WHERE can you legally stuff the ballot boxes with votes from people who do not actually cast ballots? Where can you cling to your position by having those votes push you to a majority?
Why, in America, of course. This happens in elections of corporate directors under something called broker non-votes, which the New York Stock Exchange (NYSE) has asked to be scrapped, but the Securities and Exchange Commission (SEC) has inexplicably failed to even put it out for public comment it since 2006.
Neal Lipschutz, senior vice president and managing editor of Dow Jones Newswires, writes: “In a testament to how long some corporate governance controversies can bounce around, the so-called “broker vote” issue is still alive if not altogether well after years of debate. It should have long ago been relegated to history.”
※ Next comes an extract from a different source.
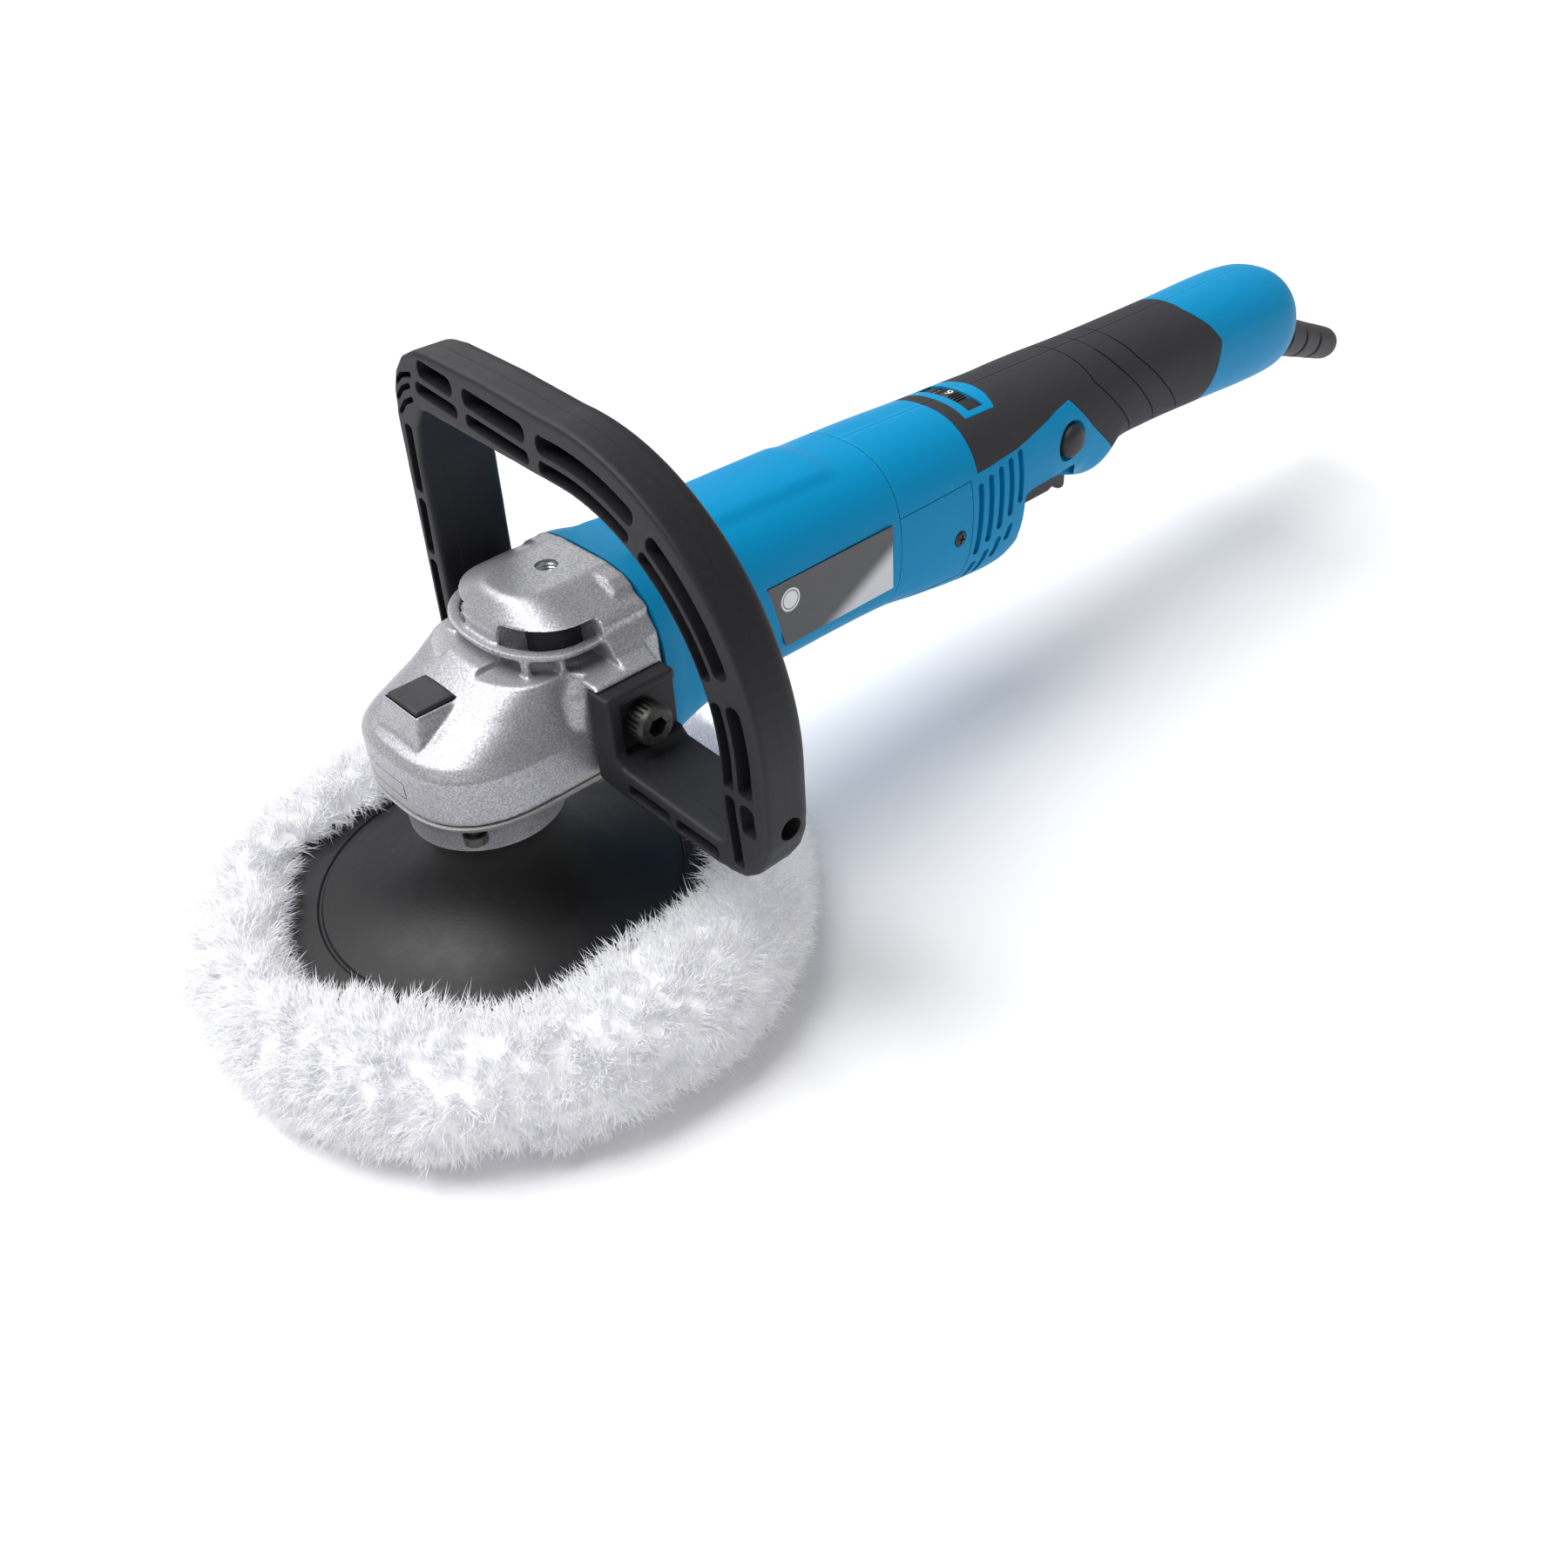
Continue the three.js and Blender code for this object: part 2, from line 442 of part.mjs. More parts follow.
const rearBlue = cut(
  join(rearShell, bulkhead, ...posts.map((post) => post.intersect(bodyForm(1, MID_SEAM_X + 1, 430)))),
  rod('x', 11.3, 187, 198.5, 28, 0, 0, MOTOR_Z),
  rimShell.intersect(gripZone(-GAP)),
  ...doorZone(GAP),
  ...vents,
  block(DIAL.x - 4.4, DIAL.x + 4.4, -13.4, 13.4, 111, 140),
  block(251, 291.5, -7.2, 7.2, 55, 84),
  rod('y', 1.6, -9, 9, 10, TRIGGER.pivotX, 0, TRIGGER.pivotZ),
  rod('y', LOCK_ON.radius + GAP, -40, -14, 20, LOCK_ON.x, 0, LOCK_ON.z),
  sleeveFrame(rod('x', 10.3, -14, 20, 24)),
  ...POSTS.map(([x, z]) => rod('y', 2.1, -10, 40, 10, x, 0, z)),
);
for (const [name, side] of SIDES) {
  const span = sideSpan(side, GAP / 2, 45);
  const halfSpace = block(MID_SEAM_X - 5, BODY_END + 5, ...span, 40, 140);
  add(`rear_housing_${name}`, rearBlue.intersect(halfSpace), LOOKS.blue());
  add(`grip_cover_${name}`, skinShell.intersect(gripZone(0)).intersect(halfSpace), LOOKS.rubber());
  const door = bodyForm(0, MID_SEAM_X + GAP / 2, 210).subtract(bodyForm(WALL, MID_SEAM_X - 2, 212))
    .intersect(block(MID_SEAM_X, DOOR.x1, ...sideSpan(side, DOOR.inner, 40), DOOR.z0, DOOR.z1));
  add(`brush_door_${name}`, cut(door, rod('y', 2, -40, 40, 12, 195, 0, 87)), LOOKS.blue());
  const screw = join(
    rod('y', 2.8, ...sideSpan(side, 30.4, 31.6), 14, 195, 0, 87),
    rod('y', 1.6, ...sideSpan(side, 27.9, 30.5), 10, 195, 0, 87),
  );
  add(`door_screw_${name}`, screw, LOOKS.blackSteel());
}
POSTS.forEach(([x, z], index) => {
  add(`housing_screw_${index + 1}`, rod('y', 1.8, -9.5, 20, 10, x, 0, z), LOOKS.blackSteel());
});

// ---- controls ----
add('switch_body', cut(
  block(262, 304, -7.5, 7.5, 88.5, 108),
  rod('y', 3.4, -8, -5.5, 14, LOCK_ON.x, 0, LOCK_ON.z),
), LOOKS.nylon());
const speedStub = rod('x', 2.5, DIAL.x - 3, DIAL.x + 7, 14, 0, 0, DIAL.z);
add('speed_module', join(block(DIAL.x + 6, 240, -12, 12, 96, 117), speedStub), look(0x1f5f3a, 0.6));
const RIBS = 20;
const dialRib = (k) => toSolid(new THREE.BoxGeometry(DIAL.width + 1, 0.9, 2).translate(0, 0, DIAL.radius)
  .rotateX(k * 2 * Math.PI / RIBS).translate(DIAL.x, 0, DIAL.z));
add('speed_dial', cut(
  rod('x', DIAL.radius, DIAL.x - DIAL.width / 2, DIAL.x + DIAL.width / 2, 20, 0, 0, DIAL.z),
  rod('x', 2.8, DIAL.x - 5, DIAL.x + 5, 14, 0, 0, DIAL.z),
  ...Array.from({ length: RIBS }, (_, k) => dialRib(k)),
), LOOKS.nylon());
const triggerSide = outline([
  [252, 79], [252, 69.5], [256, 67.2], [279, 67.2], [282, 69], [285, 66.4], [289, 65.2],
  [TRIGGER.rear, 68], [TRIGGER.rear, 78.5], [262, 81],
]);
add('trigger', cut(
  alongY(triggerSide, -TRIGGER.halfWidth, TRIGGER.halfWidth),
  rod('y', 1.6, -10, 10, 12, TRIGGER.pivotX, 0, TRIGGER.pivotZ),
), LOOKS.nylon());
add('trigger_pin', rod('y', 1.3, -8.4, 8.4, 12, TRIGGER.pivotX, 0, TRIGGER.pivotZ), LOOKS.steel());
add('lock_on_button', turned('y', [
  [0, -29.6], [4.5, -29], [LOCK_ON.radius, -27], [LOCK_ON.radius, -19], [2.8, -19], [2.8, -12], [0, -12],
], 22, LOCK_ON.x, 0, LOCK_ON.z), LOOKS.nylon());
const buttonTop = extruded(outline([
  [-BUTTON.length / 2, -BUTTON.width / 2], [BUTTON.length / 2, -BUTTON.width / 2],
  [BUTTON.length / 2, BUTTON.width / 2], [-BUTTON.length / 2, BUTTON.width / 2],
]), 3.2, 0.6).translate(BUTTON.x, 0, BUTTON.top - 3.2);
add('spindle_lock_button', toSolid(buttonTop), LOOKS.nylon());
add('lock_pin', rod('z', 1.4, 89.6, BUTTON.top - 3.5, 12, -LOCK_CIRCLE), LOOKS.steel());

// ---- backing pad, its threaded hub and the wool bonnet ----
add('pad_hub', turned('z', [
  [7.3, 12.3], [24, 12.3], [24, 15], [11, 16], [11, 55], [7.3, 55], [7.3, 12.3],
], 32), LOOKS.steel());
add('backing_pad', turned('z', [
  [11.3, 16.6], [24.3, 15.4], [24.3, 8], [PAD_RADIUS - 3, 8], [PAD_RADIUS, 11], [PAD_RADIUS, 20],
  [PAD_RADIUS - 4, 24], [76, 27.5], [62, 29], [61, 28.2], [60, 29.2], [46, 32], [34, 39], [26, 48],
  [21.5, 57], [11.3, 57], [11.3, 16.6],
], 32), LOOKS.nylon());
add('wool_bonnet', turned('z', [
  [0, 0], [90, 0], [100, 5], [105, 13], [BONNET_RADIUS, 22], [103, 31], [95, 38], [84, 41.5], [73, 40.5],
  [64, 32], [66, 29.4], [77, 28], [84.6, 24.7], [88.5, 20.3], [88.5, 10.8], [85.2, 7.6], [0, 7.6],
], 36), LOOKS.wool());

// ---- D-handle: two flat arms and a rounded bow, bolted to the gear case at both sides ----
const bow = { y: -37.2, z: 115.5, inner: 60, outer: 78.5 };
const bowShape = new THREE.Shape();
bowShape.moveTo(37.5, 172);
bowShape.quadraticCurveTo(36.5, 177.5, 24, 178.2);
bowShape.lineTo(bow.y, bow.z + bow.inner);
bowShape.absarc(bow.y, bow.z, bow.inner, Math.PI / 2, Math.PI, false);
bowShape.lineTo(bow.y - bow.inner, 86);
bowShape.lineTo(bow.y - bow.inner + 4, 76.8);
bowShape.quadraticCurveTo(-116, 76, bow.y - bow.outer, 98);
bowShape.lineTo(bow.y - bow.outer, bow.z);
bowShape.absarc(bow.y, bow.z, bow.outer, Math.PI, Math.PI / 2, true);
bowShape.lineTo(18, 197.5);
bowShape.quadraticCurveTo(41, 198.5, 42.5, 176);
const farArm = outline([[37, 84], [47, 84], [43, 174], [34.5, 182], [24, 182], [32, 172]]);
const nearArm = outline([[-36.8, 77.5], [-46.8, 76.5], [-94, 76], [-104, 84], [-98, 88], [-94, 84.6], [-50, 87],
  [-46.8, 90], [-46.8, 109.6], [-36.8, 109.6]]);
const boltHole = rod('y', 4.4, -60, 60, 16, BOLT.x, 0, BOLT.z);
add('d_handle', cut(
  join(
    alongX(bowShape, HANDLE_FRONT, HANDLE_FRONT + GRIP_DEPTH),
    alongX(farArm, HANDLE_FRONT, HANDLE_FRONT + ARM_DEPTH),
    alongX(nearArm, HANDLE_FRONT, HANDLE_FRONT + ARM_DEPTH),
  ),
  boltHole,
  rod('y', 3.4, -125, -108, 16, HANDLE_FRONT + GRIP_DEPTH / 2, 0, 95),
), LOOKS.nylon());
for (const [name, side] of SIDES) {
  const seat = side > 0 ? 47.4 : BOLT.faceY + GAP;
  add(`handle_bolt_${name}`, cut(
    join(rod('y', 6.6, ...sideSpan(side, seat, seat + 8), 20, BOLT.x, 0, BOLT.z),
      rod('y', 4, ...sideSpan(side, BOSS_DEPTH + 1, seat + 1), 16, BOLT.x, 0, BOLT.z)),
    rod('y', 3.4, ...sideSpan(side, seat + 4, seat + 9), 6, BOLT.x, 0, BOLT.z),
  ), LOOKS.blackSteel());
}

// ---- moulded sleeve that guides the mains lead out of the rear ----
add('cord_sleeve', sleeveFrame(turned('x', [
  [3.7, -12], [12.5, -12], [12.5, -9], [9.9, -9], [9.9, 16], [8.5, 42], [8, 76], [6.8, 80], [3.7, 81],
  [3.7, -12],
], 20)), LOOKS.nylon());

const group = new THREE.Group();
parts.forEach((mesh) => group.add(mesh));
export default group;
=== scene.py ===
from math import atan2, copysign, cos, degrees, pi, radians, sin
from random import Random

import bmesh
import bpy
from mathutils import Matrix, Vector, noise


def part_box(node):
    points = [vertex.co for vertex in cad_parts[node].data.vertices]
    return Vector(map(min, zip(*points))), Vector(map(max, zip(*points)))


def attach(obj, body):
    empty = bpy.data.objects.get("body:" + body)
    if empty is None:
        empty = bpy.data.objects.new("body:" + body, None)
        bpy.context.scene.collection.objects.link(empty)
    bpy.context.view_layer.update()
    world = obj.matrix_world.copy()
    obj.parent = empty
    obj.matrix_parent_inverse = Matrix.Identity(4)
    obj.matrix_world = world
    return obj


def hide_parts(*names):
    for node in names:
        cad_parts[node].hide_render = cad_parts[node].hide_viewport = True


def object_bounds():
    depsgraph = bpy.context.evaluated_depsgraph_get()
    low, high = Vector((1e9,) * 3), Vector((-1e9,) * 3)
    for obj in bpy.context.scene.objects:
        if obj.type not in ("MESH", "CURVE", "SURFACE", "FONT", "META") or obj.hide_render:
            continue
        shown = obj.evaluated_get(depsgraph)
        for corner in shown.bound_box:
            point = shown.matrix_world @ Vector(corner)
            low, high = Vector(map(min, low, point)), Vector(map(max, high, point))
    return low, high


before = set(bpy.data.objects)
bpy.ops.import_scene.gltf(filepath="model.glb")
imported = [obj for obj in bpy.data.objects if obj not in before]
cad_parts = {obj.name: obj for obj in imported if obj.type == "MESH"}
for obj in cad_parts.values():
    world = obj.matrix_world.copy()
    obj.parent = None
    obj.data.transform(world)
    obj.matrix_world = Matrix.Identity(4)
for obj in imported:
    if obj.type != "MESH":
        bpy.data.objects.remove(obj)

cad_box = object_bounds()

# Studio: a plain white floor that the bonnet stands on, under an even light from above, with a small soft
# light over the nose and one from the far side. The camera looks down on the left side of the head.


class Reading:
    """A number that varies over a surface. Python's operators on it add Math nodes."""

    def __init__(self, finish, socket):
        self.finish = finish
        self.socket = socket

    def joined(self, operation, first, second):
        made = self.finish.node("ShaderNodeMath", {"operation": operation}, {0: first, 1: second})
        return Reading(self.finish, made.outputs[0])

    def __add__(self, other):
        return self.joined("ADD", self, other)

    def __sub__(self, other):
        return self.joined("SUBTRACT", self, other)

    def __rsub__(self, other):
        return self.joined("SUBTRACT", other, self)

    def __mul__(self, other):
        return self.joined("MULTIPLY", self, other)

    def __pow__(self, other):
        return self.joined("POWER", self, other)

    def __abs__(self):
        return self.joined("ABSOLUTE", self, 0.0)

    __radd__ = __add__
    __rmul__ = __mul__


def node_in(tree, kind, settings, sockets):
    """Any node: its settings first, then the values or links of its sockets."""
    made = tree.nodes.new(kind)
    for setting, value in settings.items():
        setattr(made, setting, value)
    for socket, value in sockets.items():
        value = value.socket if isinstance(value, Reading) else value
        if isinstance(value, bpy.types.NodeSocket):
            tree.links.new(value, made.inputs[socket])
        else:
            made.inputs[socket].default_value = value
    return made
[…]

William Patterson, Executive Director of CtW, the investment arm of the Change to Win labor federation, has written to SEC Chairman Chris Cox urging the commission to approve the NYSE proposal to eliminate uninstructed broker votes in director elections.
“Since many brokers support management as a matter of policy, their ability to exercise discretion over certain uninstructed client shares has been criticized as “legalized ballot stuffing” by parties who don’t share investors’ economic interests,” he writes.
People who disagree that ballot stuffing is bad seem to be very thin on the ground. They are apparently high up in corporate ivory towers or in guarded palaces in a third-world country called Zimbabwe.